▶ _What is being asked_
Output the full material exactly as it appears here.
--------------------------------------------------
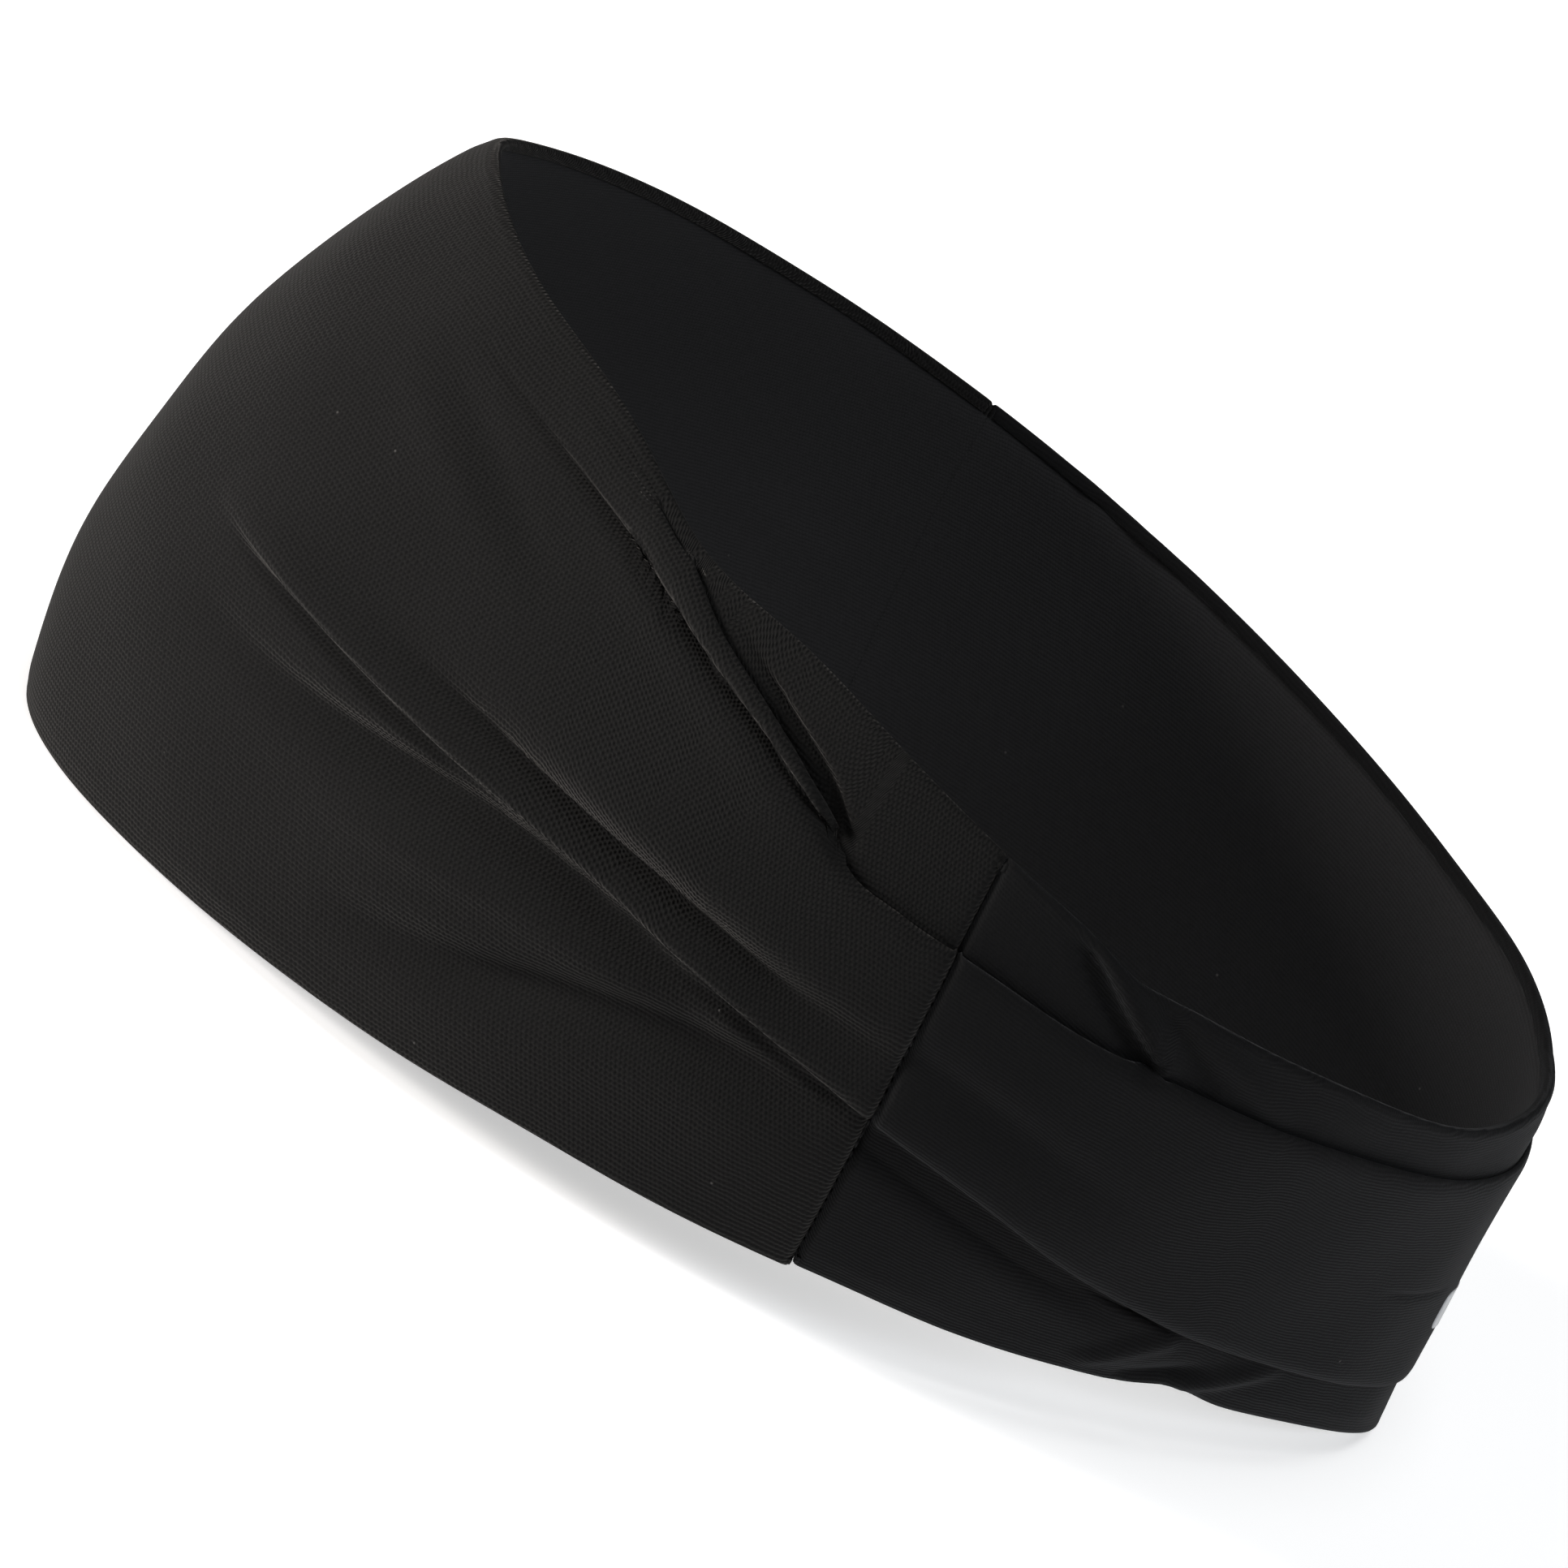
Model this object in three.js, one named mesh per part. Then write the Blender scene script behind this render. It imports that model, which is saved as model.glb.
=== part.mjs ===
// Wide stretch sports headband: a broad front panel and a narrower pleated back panel, each a
// knitted shell with a smooth lining, joined by a cross seam over each ear.
//
// Millimetres. +Z is up, -Y is the forehead, +X is the wearer's left. The band stands on its
// bottom edge, and its origin is the centre of its footprint.
//
// Every point of the cloth is found from an angle round the loop (0 at the forehead, 180 at the
// nape), a height share (0 at the bottom edge, 1 at the top edge) and a distance out from the
// wall's base surface, which is the inner face of the shell.

import * as THREE from 'three';

// ---- driving dimensions -------------------------------------------------------------------

const BOTTOM_LOOP = { length: 193, width: 110, boxy: 0.155 };
const TOP_LOOP = { length: 172, width: 125, egg: 0.215, boxy: 0.08, setBack: 2.8 };
const TOP_HEIGHT = { side: 67.5, tilt: 18, sag: 3.5 };
const EAR_ARCH = { rise: 13.7, roundness: 1.1, rearward: 0.68, soft: 0.1 };
const BULGE = { front: 9.9, back: -0.6, fade: 1.5 };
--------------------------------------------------
▶ _Written solution_
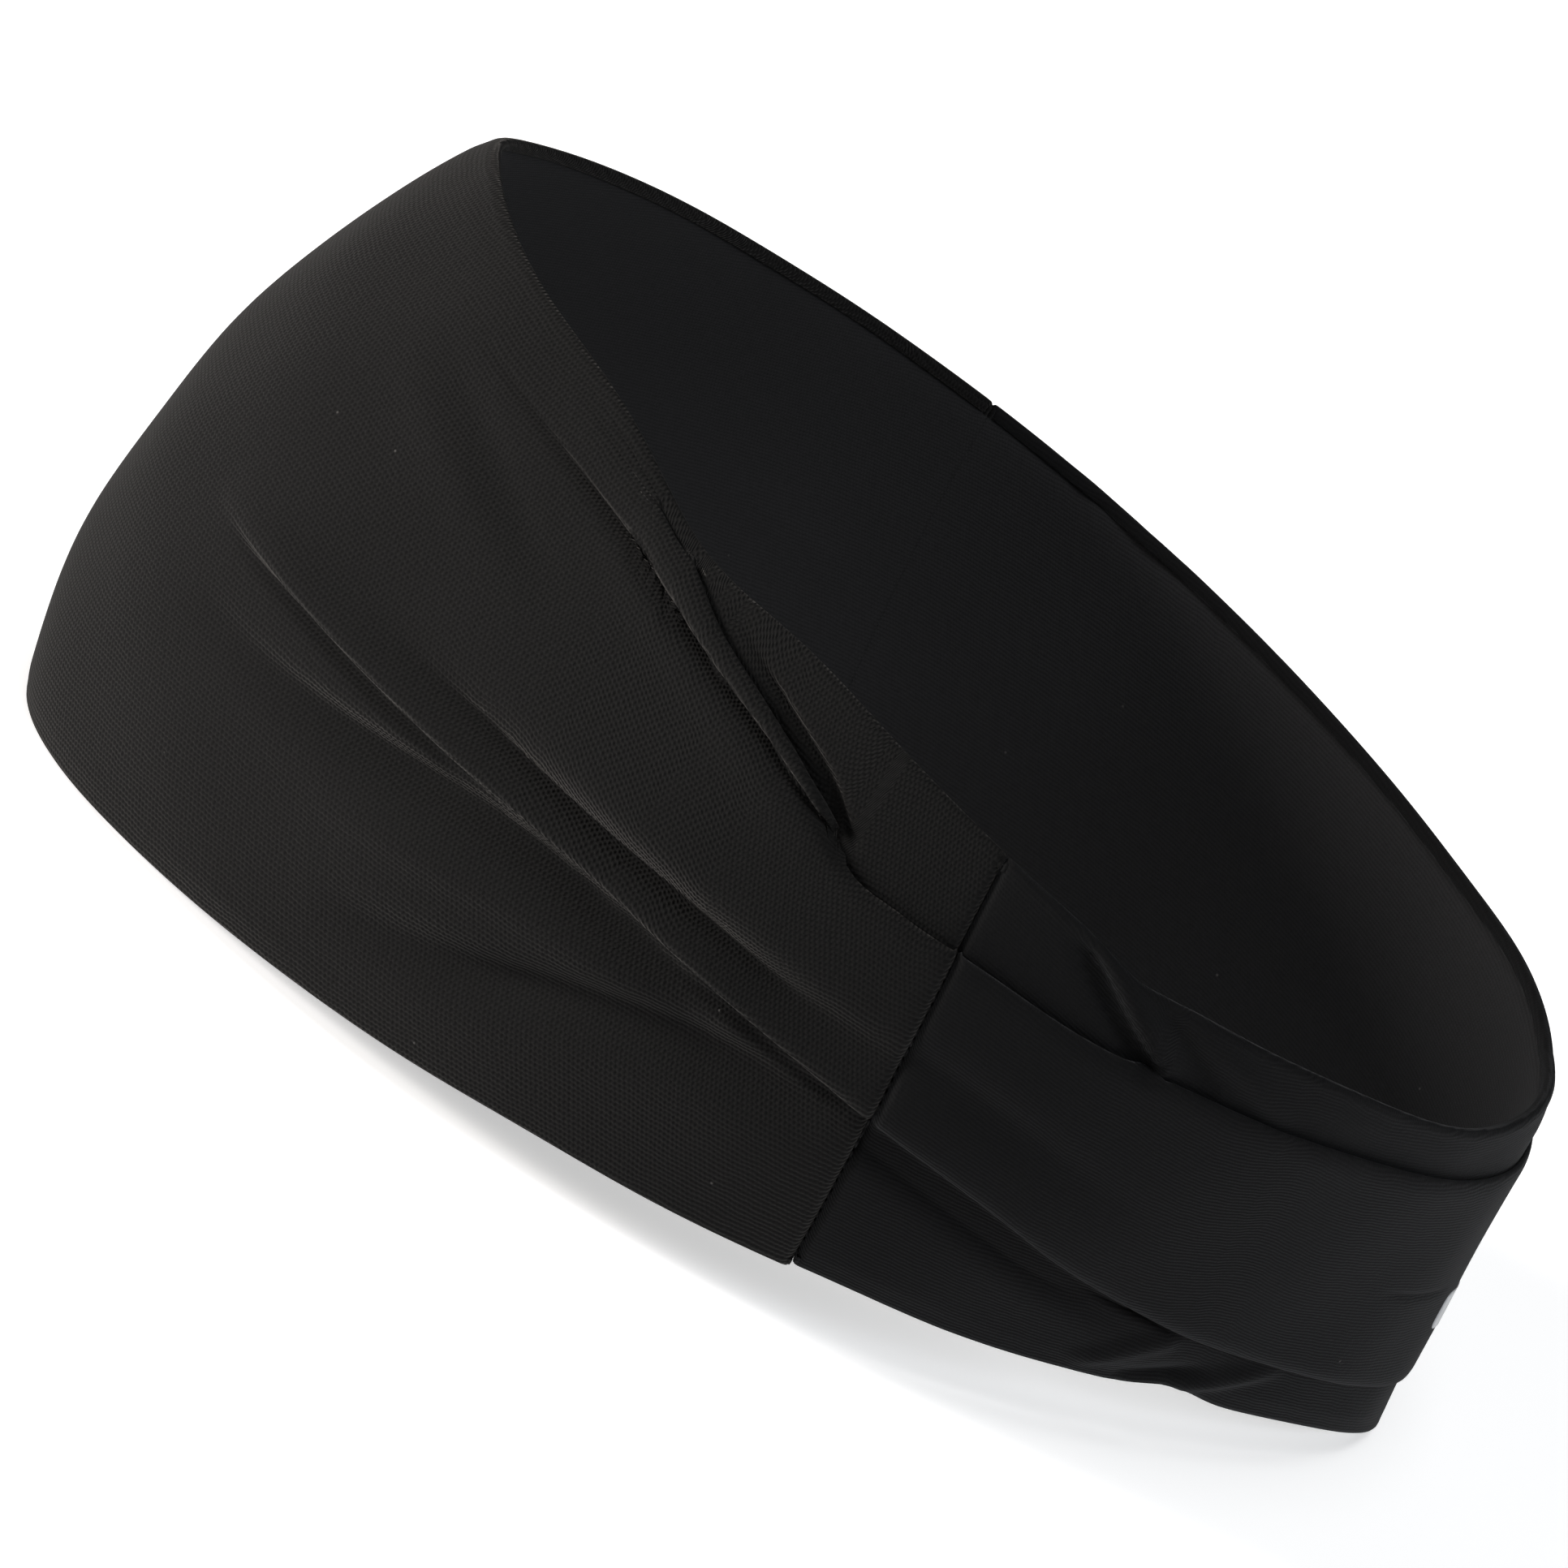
Model this object in three.js, one named mesh per part. Then write the Blender scene script behind this render. It imports that model, which is saved as model.glb.
=== part.mjs ===
// Wide stretch sports headband: a broad front panel and a narrower pleated back panel, each a
// knitted shell with a smooth lining, joined by a cross seam over each ear.
//
// Millimetres. +Z is up, -Y is the forehead, +X is the wearer's left. The band stands on its
// bottom edge, and its origin is the centre of its footprint.
//
// Every point of the cloth is found from an angle round the loop (0 at the forehead, 180 at the
// nape), a height share (0 at the bottom edge, 1 at the top edge) and a distance out from the
// wall's base surface, which is the inner face of the shell.

import * as THREE from 'three';

// ---- driving dimensions -------------------------------------------------------------------

const BOTTOM_LOOP = { length: 193, width: 110, boxy: 0.155 };
const TOP_LOOP = { length: 172, width: 125, egg: 0.215, boxy: 0.08, setBack: 2.8 };
const TOP_HEIGHT = { side: 67.5, tilt: 18, sag: 3.5 };
const EAR_ARCH = { rise: 13.7, roundness: 1.1, rearward: 0.68, soft: 0.1 };
const BULGE = { front: 9.9, back: -0.6, fade: 1.5 };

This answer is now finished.